>> start COLLECTED MATERIAL

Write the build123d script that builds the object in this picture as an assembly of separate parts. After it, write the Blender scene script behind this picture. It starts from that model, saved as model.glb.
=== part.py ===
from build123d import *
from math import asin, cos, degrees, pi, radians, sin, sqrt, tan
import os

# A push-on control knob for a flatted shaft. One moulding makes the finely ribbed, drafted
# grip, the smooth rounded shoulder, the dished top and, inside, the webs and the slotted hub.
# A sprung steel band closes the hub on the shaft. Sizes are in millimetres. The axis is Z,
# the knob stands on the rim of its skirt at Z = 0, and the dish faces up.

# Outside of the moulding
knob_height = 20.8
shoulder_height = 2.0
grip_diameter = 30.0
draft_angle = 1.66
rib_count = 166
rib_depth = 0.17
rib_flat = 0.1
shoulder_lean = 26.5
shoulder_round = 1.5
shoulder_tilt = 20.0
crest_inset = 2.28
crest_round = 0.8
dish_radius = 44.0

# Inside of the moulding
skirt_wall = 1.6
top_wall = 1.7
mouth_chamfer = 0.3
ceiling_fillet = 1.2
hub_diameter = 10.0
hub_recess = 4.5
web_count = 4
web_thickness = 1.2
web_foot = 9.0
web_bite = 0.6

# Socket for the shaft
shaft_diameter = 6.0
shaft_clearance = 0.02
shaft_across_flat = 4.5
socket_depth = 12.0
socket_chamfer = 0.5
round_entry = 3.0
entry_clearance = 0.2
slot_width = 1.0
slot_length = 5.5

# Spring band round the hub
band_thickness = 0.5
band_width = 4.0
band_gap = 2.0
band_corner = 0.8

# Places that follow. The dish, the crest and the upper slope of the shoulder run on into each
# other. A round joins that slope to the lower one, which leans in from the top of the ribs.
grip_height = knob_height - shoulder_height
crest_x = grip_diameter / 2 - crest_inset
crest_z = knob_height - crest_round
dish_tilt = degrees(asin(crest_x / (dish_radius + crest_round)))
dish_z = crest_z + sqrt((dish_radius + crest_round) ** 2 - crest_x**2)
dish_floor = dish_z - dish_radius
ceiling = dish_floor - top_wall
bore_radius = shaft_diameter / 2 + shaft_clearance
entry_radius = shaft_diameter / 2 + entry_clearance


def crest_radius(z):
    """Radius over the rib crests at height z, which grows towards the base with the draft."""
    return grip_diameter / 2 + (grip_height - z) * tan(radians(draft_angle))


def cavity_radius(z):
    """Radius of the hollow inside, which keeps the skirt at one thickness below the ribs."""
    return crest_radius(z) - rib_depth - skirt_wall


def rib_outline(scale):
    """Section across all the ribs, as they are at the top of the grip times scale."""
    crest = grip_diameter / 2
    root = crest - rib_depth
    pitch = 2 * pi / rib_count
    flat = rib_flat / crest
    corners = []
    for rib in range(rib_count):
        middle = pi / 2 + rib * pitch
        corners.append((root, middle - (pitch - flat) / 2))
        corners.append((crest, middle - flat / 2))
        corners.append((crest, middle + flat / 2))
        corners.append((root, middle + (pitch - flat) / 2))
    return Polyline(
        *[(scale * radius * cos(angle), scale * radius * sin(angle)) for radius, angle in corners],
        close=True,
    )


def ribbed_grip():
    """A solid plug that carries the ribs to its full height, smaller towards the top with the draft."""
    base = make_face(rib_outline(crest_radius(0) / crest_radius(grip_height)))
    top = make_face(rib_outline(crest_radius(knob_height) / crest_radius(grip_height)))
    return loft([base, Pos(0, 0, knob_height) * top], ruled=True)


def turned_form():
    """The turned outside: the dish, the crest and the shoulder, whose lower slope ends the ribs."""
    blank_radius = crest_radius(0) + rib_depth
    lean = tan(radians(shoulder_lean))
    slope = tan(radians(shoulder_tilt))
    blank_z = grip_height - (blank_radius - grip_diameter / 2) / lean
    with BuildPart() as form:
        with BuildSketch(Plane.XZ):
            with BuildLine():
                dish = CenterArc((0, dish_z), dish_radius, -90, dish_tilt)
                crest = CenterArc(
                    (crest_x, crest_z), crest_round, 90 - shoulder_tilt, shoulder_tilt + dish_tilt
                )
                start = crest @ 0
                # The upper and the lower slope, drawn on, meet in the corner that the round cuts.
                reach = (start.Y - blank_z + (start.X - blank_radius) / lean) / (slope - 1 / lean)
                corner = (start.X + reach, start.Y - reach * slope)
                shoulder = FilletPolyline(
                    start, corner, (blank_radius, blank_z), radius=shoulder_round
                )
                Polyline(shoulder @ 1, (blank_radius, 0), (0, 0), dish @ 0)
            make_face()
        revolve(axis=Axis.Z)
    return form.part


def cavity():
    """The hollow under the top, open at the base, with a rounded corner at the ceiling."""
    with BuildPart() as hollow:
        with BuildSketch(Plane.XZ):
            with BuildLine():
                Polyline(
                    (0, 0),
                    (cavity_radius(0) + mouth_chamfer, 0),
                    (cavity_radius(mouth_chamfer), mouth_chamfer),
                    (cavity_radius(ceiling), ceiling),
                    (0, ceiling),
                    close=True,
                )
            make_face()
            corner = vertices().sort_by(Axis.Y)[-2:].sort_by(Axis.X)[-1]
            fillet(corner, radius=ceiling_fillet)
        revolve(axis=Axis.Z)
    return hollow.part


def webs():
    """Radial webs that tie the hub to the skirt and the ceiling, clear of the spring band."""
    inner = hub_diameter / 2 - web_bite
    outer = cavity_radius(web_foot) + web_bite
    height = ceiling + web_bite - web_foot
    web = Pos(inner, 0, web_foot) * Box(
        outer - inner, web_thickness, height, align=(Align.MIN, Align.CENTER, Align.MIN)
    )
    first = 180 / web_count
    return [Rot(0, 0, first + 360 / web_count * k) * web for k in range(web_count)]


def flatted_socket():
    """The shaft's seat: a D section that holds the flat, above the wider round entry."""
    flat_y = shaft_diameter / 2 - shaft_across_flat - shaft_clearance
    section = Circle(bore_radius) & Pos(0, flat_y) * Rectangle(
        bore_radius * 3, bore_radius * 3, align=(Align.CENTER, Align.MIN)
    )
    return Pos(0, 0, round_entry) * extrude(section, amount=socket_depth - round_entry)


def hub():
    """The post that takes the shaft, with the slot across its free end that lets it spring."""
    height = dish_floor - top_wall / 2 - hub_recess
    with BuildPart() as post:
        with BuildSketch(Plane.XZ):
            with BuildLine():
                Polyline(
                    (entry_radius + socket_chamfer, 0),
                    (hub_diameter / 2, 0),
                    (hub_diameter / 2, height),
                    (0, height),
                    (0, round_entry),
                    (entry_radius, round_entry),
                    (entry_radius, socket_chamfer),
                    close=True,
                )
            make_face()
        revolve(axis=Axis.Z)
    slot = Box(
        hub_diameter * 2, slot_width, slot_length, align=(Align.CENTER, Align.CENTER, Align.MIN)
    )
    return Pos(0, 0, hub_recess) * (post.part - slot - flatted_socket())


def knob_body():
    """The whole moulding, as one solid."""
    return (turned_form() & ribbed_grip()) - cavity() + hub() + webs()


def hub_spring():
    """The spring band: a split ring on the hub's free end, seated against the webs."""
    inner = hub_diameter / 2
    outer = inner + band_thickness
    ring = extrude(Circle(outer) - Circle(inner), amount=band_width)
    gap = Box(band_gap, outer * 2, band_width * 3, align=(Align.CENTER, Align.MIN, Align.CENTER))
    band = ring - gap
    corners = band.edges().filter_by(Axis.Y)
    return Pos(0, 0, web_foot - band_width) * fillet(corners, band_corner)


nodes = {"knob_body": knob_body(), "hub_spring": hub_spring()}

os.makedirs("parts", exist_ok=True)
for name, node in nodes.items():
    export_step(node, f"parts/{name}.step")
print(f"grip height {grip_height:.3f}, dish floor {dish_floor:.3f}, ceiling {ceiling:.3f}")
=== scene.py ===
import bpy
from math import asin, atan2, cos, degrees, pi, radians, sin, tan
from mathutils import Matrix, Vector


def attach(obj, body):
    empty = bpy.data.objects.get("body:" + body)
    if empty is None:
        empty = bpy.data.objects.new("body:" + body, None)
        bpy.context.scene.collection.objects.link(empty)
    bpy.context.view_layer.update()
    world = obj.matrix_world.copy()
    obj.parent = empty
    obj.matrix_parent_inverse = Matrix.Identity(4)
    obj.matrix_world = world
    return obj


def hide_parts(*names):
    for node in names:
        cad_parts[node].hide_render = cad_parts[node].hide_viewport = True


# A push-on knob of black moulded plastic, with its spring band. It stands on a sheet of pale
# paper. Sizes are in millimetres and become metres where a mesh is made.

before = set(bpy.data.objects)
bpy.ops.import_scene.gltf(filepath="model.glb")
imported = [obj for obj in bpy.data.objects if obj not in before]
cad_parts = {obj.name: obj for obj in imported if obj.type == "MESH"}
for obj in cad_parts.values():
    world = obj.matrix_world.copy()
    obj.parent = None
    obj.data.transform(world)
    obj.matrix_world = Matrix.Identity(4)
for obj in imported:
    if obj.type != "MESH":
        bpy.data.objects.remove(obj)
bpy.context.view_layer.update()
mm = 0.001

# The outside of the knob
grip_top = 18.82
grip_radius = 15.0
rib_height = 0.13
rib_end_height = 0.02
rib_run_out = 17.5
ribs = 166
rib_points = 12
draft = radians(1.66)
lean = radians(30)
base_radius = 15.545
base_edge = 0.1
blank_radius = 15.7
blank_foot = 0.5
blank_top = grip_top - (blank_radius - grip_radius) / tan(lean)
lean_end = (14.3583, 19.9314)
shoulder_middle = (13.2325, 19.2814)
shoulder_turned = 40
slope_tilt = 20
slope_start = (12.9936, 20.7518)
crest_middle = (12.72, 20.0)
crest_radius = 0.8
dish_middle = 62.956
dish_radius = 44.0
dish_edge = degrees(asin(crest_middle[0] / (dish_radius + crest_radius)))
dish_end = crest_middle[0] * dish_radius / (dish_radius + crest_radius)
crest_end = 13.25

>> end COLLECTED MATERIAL

## AIM OF THE TASK
Give a single number: the count of lines above that include the word "None".

## SOLUTION TO THIS PROBLEM
3